All of this points back to something we should all do a better job of remembering: The corporate sustainability community needs to do a better job of finding and backing clean energy investments that benefit everyone, not just a small portion of the country or those with enough disposable income to buy into elite programs.

7. Lithium-ion batteries won’t be the only storage game in town. There’s every reason to believe that investments in energy storage installations — both utility-scale and behind-the-meter systems — will continue to add up appreciably this year. China just approved its first big project.
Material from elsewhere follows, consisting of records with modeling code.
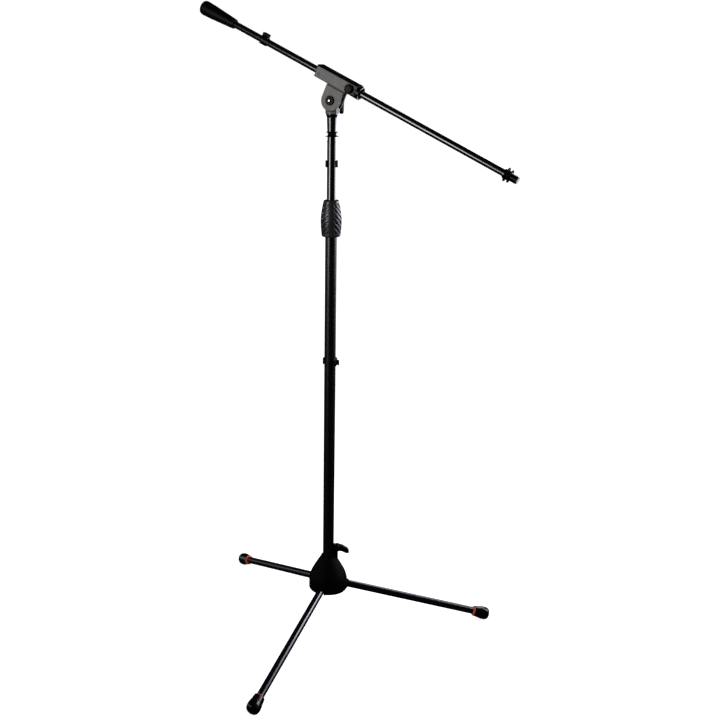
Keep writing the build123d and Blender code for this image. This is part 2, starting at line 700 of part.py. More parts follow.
SINGLE_PARTS = (
    lower_tube,
    leg_stop_plate,
    clutch_body,
    clutch_collet,
    clutch_nut,
    clutch_grip,
    upper_tube,
    mast_guide_bush,
    upper_tube_end_plug,
    top_stud,
    stud_lock_ring,
    swivel_socket,
    swivel_base,
    boom_bracket,
    boom_liner,
    boom_end_ring,
    sleeve_retainer,
    boom_sleeve,
    boom_lock_screw,
    boom_lock_knob,
    friction_washers,
    pivot_bolt,
    pivot_cap,
    handle_insert,
    tilt_handle,
    boom_tube,
    counterweight_core,
    counterweight_cover,
    boom_tip_stud,
    tip_lock_ring,
    lower_cable_clip,
    upper_cable_clip,
    boom_cable_clip,
    leg_housing,
    brake_pad,
    base_lever_screw,
    base_lever,
    leg_pins,
)
LEG_PARTS = (leg_knuckle, leg_tube, leg_foot, leg_ring)


def main():
    os.makedirs("parts", exist_ok=True)
    for make in SINGLE_PARTS:
        export_step(make(), f"parts/{make.__name__}.step")
    for side, azimuth in LEG_AZIMUTHS.items():
        for make in LEG_PARTS:
            export_step(make(azimuth), f"parts/{make.__name__}_{side}.step")


main()
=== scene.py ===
"""The looks of the boom microphone stand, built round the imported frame, in metres.

Every place comes from the frame: the joints give the axes and the CAD nodes give the
lengths and radii. Tubes and castings keep their CAD meshes and get a material here;
soft, ribbed, knurled and hooked pieces get a richer mesh of their own.
"""

import json
import math

import bmesh
import bpy
from mathutils import Matrix, Vector

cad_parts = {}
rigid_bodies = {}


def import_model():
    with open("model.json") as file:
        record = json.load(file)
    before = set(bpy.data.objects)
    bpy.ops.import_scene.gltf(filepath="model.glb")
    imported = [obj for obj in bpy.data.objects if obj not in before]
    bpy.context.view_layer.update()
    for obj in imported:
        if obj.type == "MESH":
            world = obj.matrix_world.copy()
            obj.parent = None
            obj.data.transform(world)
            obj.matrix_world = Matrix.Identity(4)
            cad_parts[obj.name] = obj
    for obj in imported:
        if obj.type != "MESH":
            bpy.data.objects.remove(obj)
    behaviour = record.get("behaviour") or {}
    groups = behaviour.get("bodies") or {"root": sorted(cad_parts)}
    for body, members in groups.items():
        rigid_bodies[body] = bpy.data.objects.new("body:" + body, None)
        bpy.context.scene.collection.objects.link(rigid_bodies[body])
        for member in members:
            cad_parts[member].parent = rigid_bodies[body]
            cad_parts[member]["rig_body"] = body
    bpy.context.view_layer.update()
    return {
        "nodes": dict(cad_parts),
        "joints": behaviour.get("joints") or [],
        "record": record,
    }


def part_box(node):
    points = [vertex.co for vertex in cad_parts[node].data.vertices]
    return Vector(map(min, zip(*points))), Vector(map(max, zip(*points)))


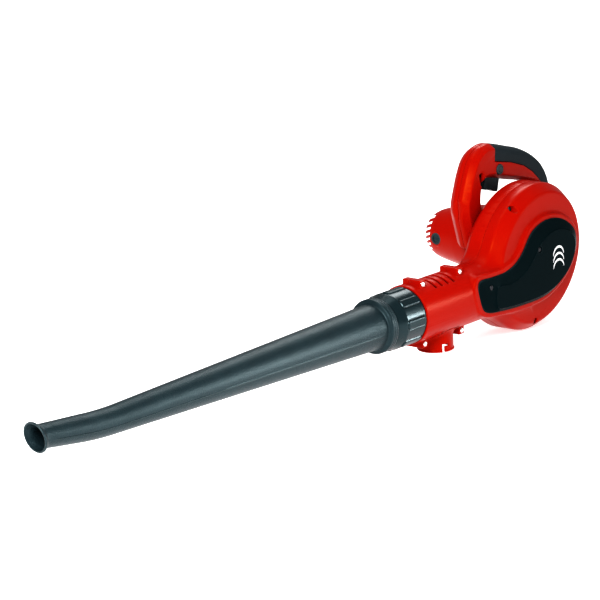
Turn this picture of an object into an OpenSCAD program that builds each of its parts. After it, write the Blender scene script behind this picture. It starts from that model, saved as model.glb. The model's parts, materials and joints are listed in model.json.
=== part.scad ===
// Electric hand-held leaf blower.
// Frame: origin at the centre of the accessory port's rim, -X blowing direction,
// -Y side-cover side, +Y motor side, +Z up. Millimetres.

/* [Duct and port] */
// Outside diameter of the outlet duct
duct_d = 87; // [84:0.5:90]
// Height of the duct's axis above the port rim
duct_z = 65.5; // [64:0.5:68]
// Outside diameter of the accessory port
port_d = 52; // [48:1:56]
// Bore of the accessory port
port_bore_d = 46; // [42:1:48]

/* [Fan housing] */
// Mean radius of the scroll's rim
scroll_r = 112.4; // [110:0.2:114]
// How far the scroll's outline departs from a circle
scroll_swell = 7; // [5:0.5:8]
// Wall thickness of the red mouldings
wall = 3; // [2.4:0.2:3.4]

/* [Motor] */
// Radius of the impeller
impeller_r = 74; // [70:1:75]
// Number of impeller blades
impeller_blades = 9; // [6:1:12]
// Number of cooling fan blades
fan_blades = 11; // [7:1:13]
// Number of armature slots
armature_slots = 12; // [10:1:16]
// Number of commutator bars
commutator_bars = 24; // [16:2:28]

/* [Handle] */
// Width of the handle across Y
handle_w = 36; // [34:1:38]
// Length of the trigger along the grip
trigger_l = 37; // [32:1:38]
// Radius of the lock-on button
lock_r = 8; // [6:0.5:8.5]

/* [Tube] */
// Radius of the tube where it leaves its bead ring
tube_root_r = 33; // [32:0.5:34]
// Radius of the tube just before its flared lip
tube_tip_r = 15.4; // [14.5:0.1:16]
// Angle by which the tip is bent upwards
bend_angle = 6.5; // [4:0.5:8]
// Number of raised grip ribs on the collar
collar_ribs = 8; // [6:1:10]

/* [Hidden] */
$fn = 96;
// Gap between neighbouring bodies that slide or turn past each other
gap = 0.3;
// Radial clearance of a shaft in its bearing
run = 0.05;
// A length that is longer than any part, for cutting halves and through holes
far = 400;

// Rotor axis and scroll centre in the XZ plane
axis_x = 225;
axis_z = 112;
scroll_x = 222;
scroll_z = 94;
scroll_tilt = 33;

// Stations along Y of the scroll: faces, and the edges where the bevels start
face_near = -35;
rim_near = -17;
rim_far = 22;
face_far = 32;
bevel_near = 13;
bevel_far = 8;

// Duct stations along X
duct_r = duct_d / 2;
duct_front = -70;
duct_back = 120;
boss_half = 6;
boss_y = 20;
boss_far = 12;
boss_x = [-50, 37];
boss_z = duct_r + 0.3;

// Side cover stations along Y
platform_y = -41;
cover_y = -47;

// Motor stations along Y
neck_y = 36;
bulkhead_y = 56;
dome_end = 176;
neck_r = 55;
shaft_r = 5;
journal_r = 4;
journal_y = 148;
brush_y = 136;
core_y0 = 82;
core_y1 = 118;
core_r = 24;
stator_r = 40.4;

// Handle stations
handle_y = 54;
grip_skin = 3;
grip_tilt = 15;
trigger_x = 210;
trigger_z = 211;
lock_x = 218;
lock_z = 224;

// Tube stations along X
ring_x1 = -131;
bend_x = -640;
bend_r = 500;
tip_l = 66;
tube_wall = 2.4;
mouth_tilt = 0.25;

red = "#c8140f";
black = "#1c1f22";
grey = "#3a4145";
steel = "#c9ccd0";
copper = "#b4622d";

// ---------- outlines and placing ----------

// Point on a smooth curve through four neighbouring points
function blend_point(a, b, c, d, t) =
    0.5 * (2 * b + (c - a) * t + (2 * a - 5 * b + 4 * c - d) * t * t
           + (3 * b - a - 3 * c + d) * t * t * t);

// Smooth open curve through a list of points
function smooth_path(p, steps = 4) = [
    for (i = [0 : len(p) - 2]) for (k = [0 : steps - 1])
        blend_point(p[max(i - 1, 0)], p[i], p[i + 1], p[min(i + 2, len(p) - 1)], k / steps),
    p[len(p) - 1]];

// Smooth closed curve through a list of points
function smooth_loop(p, steps = 4) = let (n = len(p)) [
    for (i = [0 : n - 1]) for (k = [0 : steps - 1])
        blend_point(p[(i + n - 1) % n], p[i], p[(i + 1) % n], p[(i + 2) % n], k / steps)];

// Closed outline moved inwards by d; a clockwise outline grows instead
function inset(p, d) = let (n = len(p)) [
    for (i = [0 : n - 1])
        let (t = p[(i + 1) % n] - p[(i + n - 1) % n], l = norm(t))
            p[i] + d * [-t[1], t[0]] / l];

// Radius of the scroll's rim at an angle about the scroll's centre
function rim_radius(a) = scroll_r + scroll_swell * cos(2 * (a - scroll_tilt));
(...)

While cost reductions and the density increases for lithium-ion technologies will make that format the bulk of the attention for commercial and industrial projects, don’t discount emerging thermal approaches. Exhibit A: Early-stage startup Malta, just spun out of Google’s parent company, Alphabet.

The company, which has received $16 million in Series A funding from investors including the aforementioned Breakthrough Energy, is working on technology that will store electricity as either heat in molten sale or cold in antifreeze liquid. When I spoke with Malta CEO Ramya Swaminathan before the holiday, she told me the first demonstration system probably will have a capacity of 10 MW.

The upside: This will be a long-duration technology that can store electricity for between eight and 20 hours. The downside: Installations will need space, which means they won’t be sited in dense urban locations.

Incidentally, the total molten salt thermal market in 2017 was valued at around $9 billion (the U.S. share was $6 billion). It could expand to more than $55 billion by 2024, according to a recent prediction.

Enough pontificating. I wish you and yours a very happy, healthy and hopeful 2019.